## Exercise objective
Repeat each line of the material exactly.

########################################

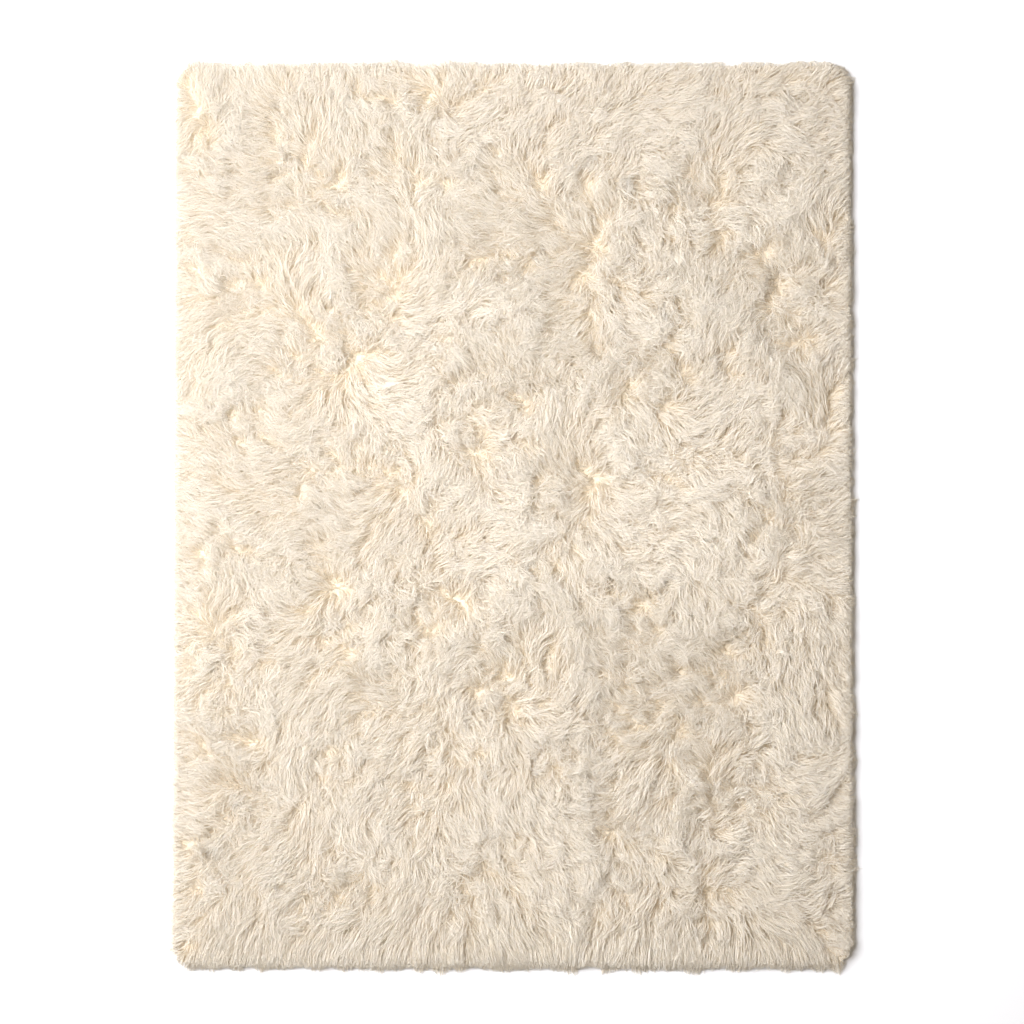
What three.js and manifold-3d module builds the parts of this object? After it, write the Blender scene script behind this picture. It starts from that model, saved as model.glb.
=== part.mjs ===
// Long-pile area rug: a sewn sandwich of sheet layers under a deep fur pile.
// Millimetres, +Z up. The origin is on the floor under the middle of the rug,
// +Y runs along its length and +X across its width.

import * as THREE from 'three';
import { mergeVertices } from 'three/addons/utils/BufferGeometryUtils.js';
import Module from 'manifold-3d';

const wasm = await Module();
wasm.setup();

// Cut size of the cloth layers
const backingWidth = 1200;
const backingLength = 1600;
const backingCornerRadius = 36;
const cornerSteps = 10;

// Thickness of each layer, from the floor up
const gripDotHeight = 1.8;
const baseClothThickness = 1.0;
const foamThickness = 6.0;
const latexThickness = 0.6;
const groundClothThickness = 1.2;
const layerGap = 0.3;

// Pile: its height over the ground cloth, and how it hangs over the edge
const pileHeight = 43;
const pileSpill = 20;
const pileFloorGap = 3;
const pileRounding = 14;
const pileRoundingSteps = 6;
const pileClearance = 0.3;

// Tape folded round the edge of the layers, and the lockstitch through it
const tapeThickness = 0.7;
const tapeTopReach = 12;
const tapeUnderReach = 22;
const tapeClearance = 0.3;
const seamInset = 9;
const threadWidth = 1.0;
const threadHeight = 0.6;
const threadClearance = 0.3;

// Anti-slip dots keep this far inside the tape
const gripMargin = 3;

// Blank care label and the bar tack that holds it
const labelWidth = 30;
const labelLength = 45;
const labelThickness = 0.5;
const labelFromCorner = 90;
const labelClearance = 2;
const tackWidth = 22;
const tackDepth = 2.5;
const tackInset = 3;
const tackHeight = 0.4;

// Heights of the layers' lower faces
const baseClothBottom = gripDotHeight + layerGap;
const foamBottom = baseClothBottom + baseClothThickness + layerGap;
const latexBottom = foamBottom + foamThickness + layerGap;
const groundClothBottom = latexBottom + latexThickness + layerGap;
const groundClothTop = groundClothBottom + groundClothThickness;
const tapeTop = groundClothTop + tapeClearance + tapeThickness;
const tapeBottom = baseClothBottom - tapeClearance - tapeThickness;
const labelBottom = baseClothBottom - layerGap - labelThickness;

/** A plan outline: the backing's rounded rectangle, grown (or shrunk) by `grow` on every side. */
function backingOutline(grow) {
  const halfWidth = backingWidth / 2 + grow;
  const halfLength = backingLength / 2 + grow;
  const radius = Math.max(backingCornerRadius + grow, 1);
  const shape = new THREE.Shape();
  shape.absarc(halfWidth - radius, halfLength - radius, radius, 0, Math.PI / 2);
  shape.absarc(radius - halfWidth, halfLength - radius, radius, Math.PI / 2, Math.PI);
  shape.absarc(radius - halfWidth, radius - halfLength, radius, Math.PI, Math.PI * 1.5);
  shape.absarc(halfWidth - radius, radius - halfLength, radius, Math.PI * 1.5, Math.PI * 2);
  shape.closePath();
  return shape;
}

/** A flat layer with the backing's outline, from `bottom` up by `thickness`. */
function layer(grow, bottom, thickness) {
  const options = { depth: thickness, bevelEnabled: false, curveSegments: cornerSteps };
  return new THREE.ExtrudeGeometry(backingOutline(grow), options).translate(0, 0, bottom);
}

/** A flat loop that follows the backing's edge, between two outlines. */
function edgeLoop(outerGrow, innerGrow, bottom, thickness) {
  const shape = backingOutline(outerGrow);
  shape.holes.push(backingOutline(innerGrow));
  const options = { depth: thickness, bevelEnabled: false, curveSegments: cornerSteps };
  return new THREE.ExtrudeGeometry(shape, options).translate(0, 0, bottom);
}

/** Turns a closed geometry into a solid that can be cut. */
function toSolid(geometry) {
  const bare = geometry.clone();
  bare.deleteAttribute('normal');
  bare.deleteAttribute('uv');
  const merged = mergeVertices(bare);
  return new wasm.Manifold(new wasm.Mesh({
    numProp: 3,
    vertProperties: merged.attributes.position.array,
    triVerts: new Uint32Array(merged.index.array),
  }));
}

/** Turns a cut solid back into a geometry. */
function toGeometry(solid) {
  const mesh = solid.getMesh();
  const geometry = new THREE.BufferGeometry();
  geometry.setAttribute('position', new THREE.BufferAttribute(mesh.vertProperties, 3));
  geometry.setIndex(new THREE.BufferAttribute(mesh.triVerts, 1));
  geometry.computeVertexNormals();
  return geometry;
}

/** Cuts each of `tools` out of `geometry`. */
function cut(geometry, ...tools) {
  const cutSolid = tools.reduce((solid, tool) => solid.subtract(toSolid(tool)), toSolid(geometry));
  return toGeometry(cutSolid);
}

/** Middle of the label's area, which hangs inwards from the tape at the front edge. */
function labelCentre() {
  const x = backingWidth / 2 - labelFromCorner - labelWidth / 2;
  const y = -backingLength / 2 + tapeUnderReach + labelClearance + labelLength / 2;
  return { x, y };
}

/** The envelope of the fur: a soft-edged loaf, hollowed underneath for the layers it hangs over. */
function pileGeometry() {
  const bottom = pileFloorGap;
  const top = groundClothTop + layerGap + pileHeight;
  const options = {
    depth: top - bottom - 2 * pileRounding,
    curveSegments: cornerSteps,
    bevelThickness: pileRounding,
    bevelSize: pileRounding,
    bevelSegments: pileRoundingSteps,
  };
  const outline = backingOutline(pileSpill - pileRounding);
  const loaf = new THREE.ExtrudeGeometry(outline, options).translate(0, 0, bottom + pileRounding);
  const edgeGrow = tapeClearance + tapeThickness + pileClearance;
  const layersSpace = layer(edgeGrow, -1, groundClothTop + layerGap + 1);
  const seamTop = tapeTop + threadClearance + threadHeight + pileClearance;
  const seamSpace = edgeLoop(edgeGrow, -tapeTopReach - pileClearance, -1, seamTop + 1);
  return cut(loaf, layersSpace, seamSpace);
}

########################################

## Written solution
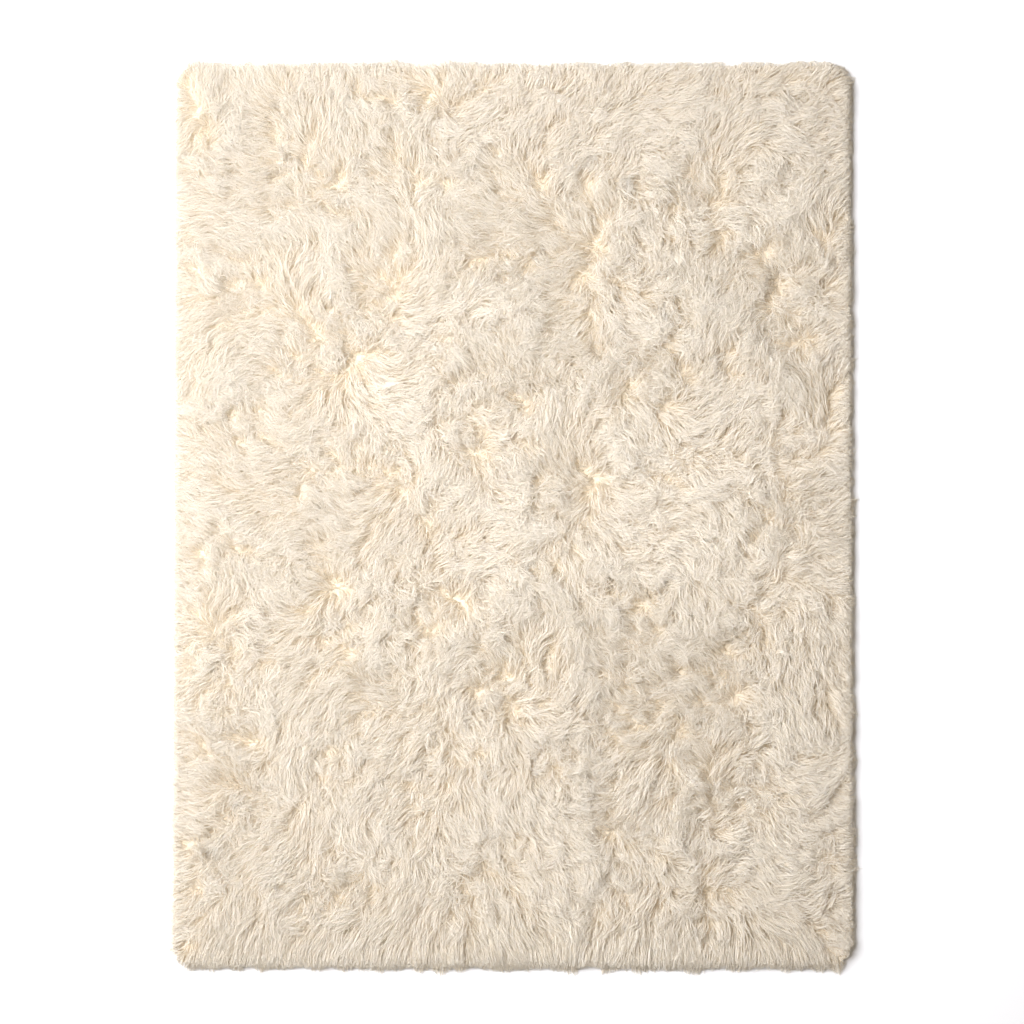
What three.js and manifold-3d module builds the parts of this object? After it, write the Blender scene script behind this picture. It starts from that model, saved as model.glb.
=== part.mjs ===
// Long-pile area rug: a sewn sandwich of sheet layers under a deep fur pile.
// Millimetres, +Z up. The origin is on the floor under the middle of the rug,
// +Y runs along its length and +X across its width.

import * as THREE from 'three';
import { mergeVertices } from 'three/addons/utils/BufferGeometryUtils.js';
import Module from 'manifold-3d';

const wasm = await Module();
wasm.setup();

// Cut size of the cloth layers
const backingWidth = 1200;
const backingLength = 1600;
const backingCornerRadius = 36;
const cornerSteps = 10;

// Thickness of each layer, from the floor up
const gripDotHeight = 1.8;
const baseClothThickness = 1.0;
const foamThickness = 6.0;
const latexThickness = 0.6;
const groundClothThickness = 1.2;
const layerGap = 0.3;

// Pile: its height over the ground cloth, and how it hangs over the edge
const pileHeight = 43;
const pileSpill = 20;
const pileFloorGap = 3;
const pileRounding = 14;
const pileRoundingSteps = 6;
const pileClearance = 0.3;

// Tape folded round the edge of the layers, and the lockstitch through it
const tapeThickness = 0.7;
const tapeTopReach = 12;
const tapeUnderReach = 22;
const tapeClearance = 0.3;
const seamInset = 9;
const threadWidth = 1.0;
const threadHeight = 0.6;
const threadClearance = 0.3;

// Anti-slip dots keep this far inside the tape
const gripMargin = 3;

// Blank care label and the bar tack that holds it
const labelWidth = 30;
const labelLength = 45;
const labelThickness = 0.5;
const labelFromCorner = 90;
const labelClearance = 2;
const tackWidth = 22;
const tackDepth = 2.5;
const tackInset = 3;
const tackHeight = 0.4;

// Heights of the layers' lower faces
const baseClothBottom = gripDotHeight + layerGap;
const foamBottom = baseClothBottom + baseClothThickness + layerGap;
const latexBottom = foamBottom + foamThickness + layerGap;
const groundClothBottom = latexBottom + latexThickness + layerGap;
const groundClothTop = groundClothBottom + groundClothThickness;
const tapeTop = groundClothTop + tapeClearance + tapeThickness;
const tapeBottom = baseClothBottom - tapeClearance - tapeThickness;
const labelBottom = baseClothBottom - layerGap - labelThickness;

/** A plan outline: the backing's rounded rectangle, grown (or shrunk) by `grow` on every side. */
function backingOutline(grow) {
  const halfWidth = backingWidth / 2 + grow;
  const halfLength = backingLength / 2 + grow;
  const radius = Math.max(backingCornerRadius + grow, 1);
  const shape = new THREE.Shape();
  shape.absarc(halfWidth - radius, halfLength - radius, radius, 0, Math.PI / 2);
  shape.absarc(radius - halfWidth, halfLength - radius, radius, Math.PI / 2, Math.PI);
  shape.absarc(radius - halfWidth, radius - halfLength, radius, Math.PI, Math.PI * 1.5);
  shape.absarc(halfWidth - radius, radius - halfLength, radius, Math.PI * 1.5, Math.PI * 2);
  shape.closePath();
  return shape;
}

/** A flat layer with the backing's outline, from `bottom` up by `thickness`. */
function layer(grow, bottom, thickness) {
  const options = { depth: thickness, bevelEnabled: false, curveSegments: cornerSteps };
  return new THREE.ExtrudeGeometry(backingOutline(grow), options).translate(0, 0, bottom);
}

/** A flat loop that follows the backing's edge, between two outlines. */
function edgeLoop(outerGrow, innerGrow, bottom, thickness) {
  const shape = backingOutline(outerGrow);
  shape.holes.push(backingOutline(innerGrow));
  const options = { depth: thickness, bevelEnabled: false, curveSegments: cornerSteps };
  return new THREE.ExtrudeGeometry(shape, options).translate(0, 0, bottom);
}

/** Turns a closed geometry into a solid that can be cut. */
function toSolid(geometry) {
  const bare = geometry.clone();
  bare.deleteAttribute('normal');
  bare.deleteAttribute('uv');
  const merged = mergeVertices(bare);
  return new wasm.Manifold(new wasm.Mesh({
    numProp: 3,
    vertProperties: merged.attributes.position.array,
    triVerts: new Uint32Array(merged.index.array),
  }));
}

/** Turns a cut solid back into a geometry. */
function toGeometry(solid) {
  const mesh = solid.getMesh();
  const geometry = new THREE.BufferGeometry();
  geometry.setAttribute('position', new THREE.BufferAttribute(mesh.vertProperties, 3));
  geometry.setIndex(new THREE.BufferAttribute(mesh.triVerts, 1));
  geometry.computeVertexNormals();
  return geometry;
}

/** Cuts each of `tools` out of `geometry`. */
function cut(geometry, ...tools) {
  const cutSolid = tools.reduce((solid, tool) => solid.subtract(toSolid(tool)), toSolid(geometry));
  return toGeometry(cutSolid);
}

/** Middle of the label's area, which hangs inwards from the tape at the front edge. */
function labelCentre() {
  const x = backingWidth / 2 - labelFromCorner - labelWidth / 2;
  const y = -backingLength / 2 + tapeUnderReach + labelClearance + labelLength / 2;
  return { x, y };
}

/** The envelope of the fur: a soft-edged loaf, hollowed underneath for the layers it hangs over. */
function pileGeometry() {
  const bottom = pileFloorGap;
  const top = groundClothTop + layerGap + pileHeight;
  const options = {
    depth: top - bottom - 2 * pileRounding,
    curveSegments: cornerSteps,
    bevelThickness: pileRounding,
    bevelSize: pileRounding,
    bevelSegments: pileRoundingSteps,
  };
  const outline = backingOutline(pileSpill - pileRounding);
  const loaf = new THREE.ExtrudeGeometry(outline, options).translate(0, 0, bottom + pileRounding);
  const edgeGrow = tapeClearance + tapeThickness + pileClearance;
  const layersSpace = layer(edgeGrow, -1, groundClothTop + layerGap + 1);
  const seamTop = tapeTop + threadClearance + threadHeight + pileClearance;
  const seamSpace = edgeLoop(edgeGrow, -tapeTopReach - pileClearance, -1, seamTop + 1);
  return cut(loaf, layersSpace, seamSpace);
}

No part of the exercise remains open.